Recall the least squares fit:

library(datasets)
library(tidyverse)


ggplot(data=trees, aes(x=Girth, y=Volume))+
  geom_point()+
  geom_smooth(method='lm',formula=y~x,se = F)

fit = lm(Volume~Girth, data=trees)
fit
Call:
lm(formula = Volume ~ Girth, data = trees)

Coefficients:
(Intercept)        Girth  
    -36.943        5.066 
#to get the correlations between all #variables in the dataset cor(trees)
           Girth    Height    Volume
Girth  1.0000000 0.5192801 0.9671194
Height 0.5192801 1.0000000 0.5982497
Volume 0.9671194 0.5982497 1.0000000
#get the coefficient of determination fit %>% summary() %>% .$r.squared
[1] 0.9353199


To find the confidence and prediction intervals, we must construct a new data frame with the value of $X_h$. This value is then used, along with the lm object, to the predict function. If no value of $X_h$ is provided, then predict will provide intervals for all values of $X$ found in the data used in lm.
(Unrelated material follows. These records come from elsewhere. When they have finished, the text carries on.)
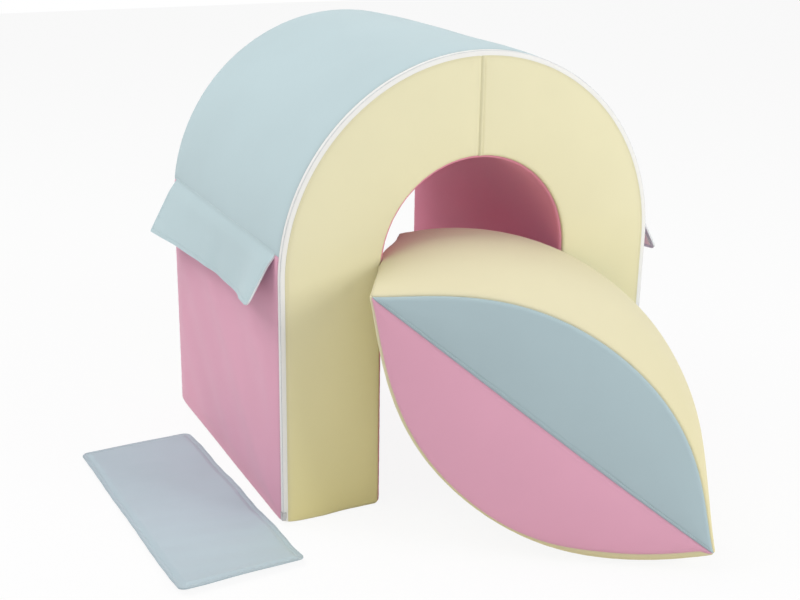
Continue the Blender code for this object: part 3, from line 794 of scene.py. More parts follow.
BLUE_LOOK = (blue_cover, "cover_blue")
PINK_LOOK = (pink_cover, "cover_pink")
SHADED_LINING_LOOK = (lining_cover, "cover_pink")
YELLOW_LOOK = (yellow_cover, "cover_yellow")
SHADED_ROCKER_LOOK = (shaded_rocker_cover, "cover_blue")
SHADED_RIM_LOOK = (shaded_rim_cover, "cover_yellow")

# %% [markdown]
# ## Roof, sides and tunnel lining
# These four panels are strips that run round the arch and are as long as it is deep. A way
# along the outline and a way along the depth make the grid. The front border is a folded hem
# over the zip tape, and the others are seams.

# %% Panels that run round the arch
OUTER_PATH = 2 * ARCH_SPRING + math.pi * ARCH_RADIUS
INNER_PATH = 2 * TUNNEL_SPRING + math.pi * TUNNEL_RADIUS
ROOF_START = ARCH_SPRING + ROOF_ANGLE * ARCH_RADIUS
SKEW = 0.012                 # how far askew the side panels were pulled, as a slope
SIDE_PILLOW = 0.0040         # below the flap, which holds the cloth flat
HELD_PILLOW = 0.0004         # all over a side panel, also under the flap
SLACK_STARTS = (0.06, 0.15)  # from the roof seam, where the cloth begins to hang loose


def round_panel(name, start, end, front, radius, spring, look, seed, askew=0, **options):
    """A strip of the arch's outer skin or of its tunnel lining."""
    path = start + stations(end - start)
    depth = front + stations(DEPTH - front)
    along, across = np.meshgrid(path, depth, indexing="ij")
    x, z = round_the_arch(along, radius, spring)
    ends = "flush" if look is BLUE_LOOK else "seam"
    slack = 0
    if askew:
        from_roof = np.abs(along - (end if start == 0 else start))
        slack = SIDE_PILLOW + folds_at(folds(end - start, DEPTH - front, askew, seed),
                                       (along - start) / (end - start),
                                       (across - front) / (DEPTH - front))
        slack = slack * smooth(from_roof, *SLACK_STARTS)
    borders = [("fold" if front else "seam", across - front, along),
               ("seam", DEPTH - across, along),
               (ends, along - start, across),
               (ends, end - along, across)]
    piece = make_arch_panel(name + "_cover", np.stack([x, across, z], -1), borders,
                            np.stack([along, across], -1), look, name, seed, slack=slack,
                            **options)
    end - start
    return piece


round_panel("arch_roof_panel", ROOF_START, OUTER_PATH - ROOF_START, SIDE_TAPE,
            ARCH_RADIUS, ARCH_SPRING, BLUE_LOOK, 11)
round_panel("arch_side_panel_left", 0, ROOF_START, SIDE_TAPE,
            ARCH_RADIUS, ARCH_SPRING, PINK_LOOK, 12, askew=-SKEW, pillow=HELD_PILLOW)
round_panel("arch_side_panel_right", OUTER_PATH - ROOF_START, OUTER_PATH, SIDE_TAPE,
            ARCH_RADIUS, ARCH_SPRING, PINK_LOOK, 13, askew=SKEW, pillow=HELD_PILLOW)
round_panel("arch_tunnel_lining", 0, INNER_PATH, 0, TUNNEL_RADIUS, TUNNEL_SPRING, SHADED_LINING_LOOK, 14)

# %% [markdown]
# ## Front and back faces
# Each face is two half arches sewn together at the crown. A half runs from the foot to the
# crown one way and from the tunnel to the outer edge the other way. On the front the outer
# border is a folded hem beside the zip, and the crown seam is lapped to one side and stitched
# again beside it, which shows as a second fine line.

# %% Half faces
MIDDLE_SPRING = (ARCH_SPRING + TUNNEL_SPRING) / 2
MIDDLE_RADIUS = (ARCH_RADIUS + TUNNEL_RADIUS) / 2
HALF_PATH = MIDDLE_SPRING + MIDDLE_RADIUS * math.pi / 2


def face_points(along, across, side, y):
    """Sharp points of a face, from the foot up to the crown and from the tunnel outwards."""
    lift = np.minimum(along / MIDDLE_SPRING, 1)
    turn = np.maximum(along - MIDDLE_SPRING, 0) / MIDDLE_RADIUS
    share = across / LEG
    radius = TUNNEL_RADIUS + share * LEG
    spring = TUNNEL_SPRING + share * (ARCH_SPRING - TUNNEL_SPRING)
    x = side * radius * np.cos(turn)
    return np.stack([x, np.full_like(x, y), lift * spring + radius * np.sin(turn)], -1)


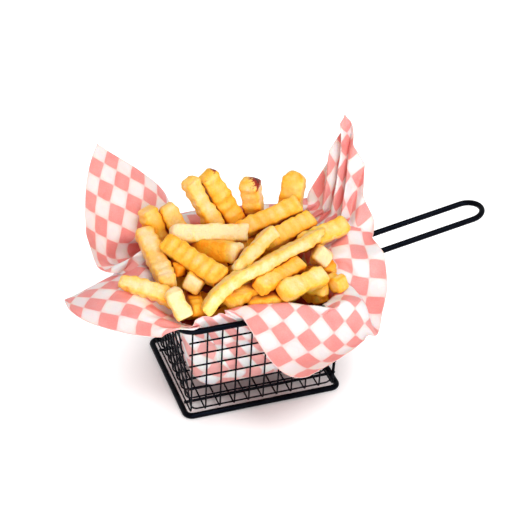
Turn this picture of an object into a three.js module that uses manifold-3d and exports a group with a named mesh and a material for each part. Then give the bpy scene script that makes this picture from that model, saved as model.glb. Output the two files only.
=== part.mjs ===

# get a 95% confidence interval for the mean Volume
# when girth is 16
xh=data.frame(Girth=16)

fit %>% predict(xh,interval="confidence",level=0.95)
       fit      lwr      upr
1 44.11024 42.01796 46.20252
# 95% prediction interval for one value of Volume when # girth is 16 fit %>% predict(xh,interval="prediction",level=0.95)
       fit     lwr      upr
1 44.11024 35.1658 53.05469


We can plot the confidence interval for all values of $X$ by using the geom_smooth command in ggplot:

ggplot(data=trees, aes(x=Girth, y=Volume))+
  geom_point()+
  geom_smooth(method='lm',formula=y~x)  
                            


We can plot prediction intervals by adding them manually:

pred_int = fit %>% predict(interval="prediction",level=0.95) %>% as.data.frame()
dat = cbind(trees, pred_int)

ggplot(data=dat, aes(x=Girth, y=Volume))+
  geom_point()+
  geom_smooth(method='lm',formula=y~x)+
  geom_line(aes(y=lwr), color = "red", linetype = "dashed")+
  geom_line(aes(y=upr), color = "red", linetype = "dashed")+
  geom_smooth(method=lm, se=TRUE)

  ggplot
                            


Note that the prediction interval (the red dashed lines) is wider than the confidence interval. This is because the prediction interval has the extra source of variability.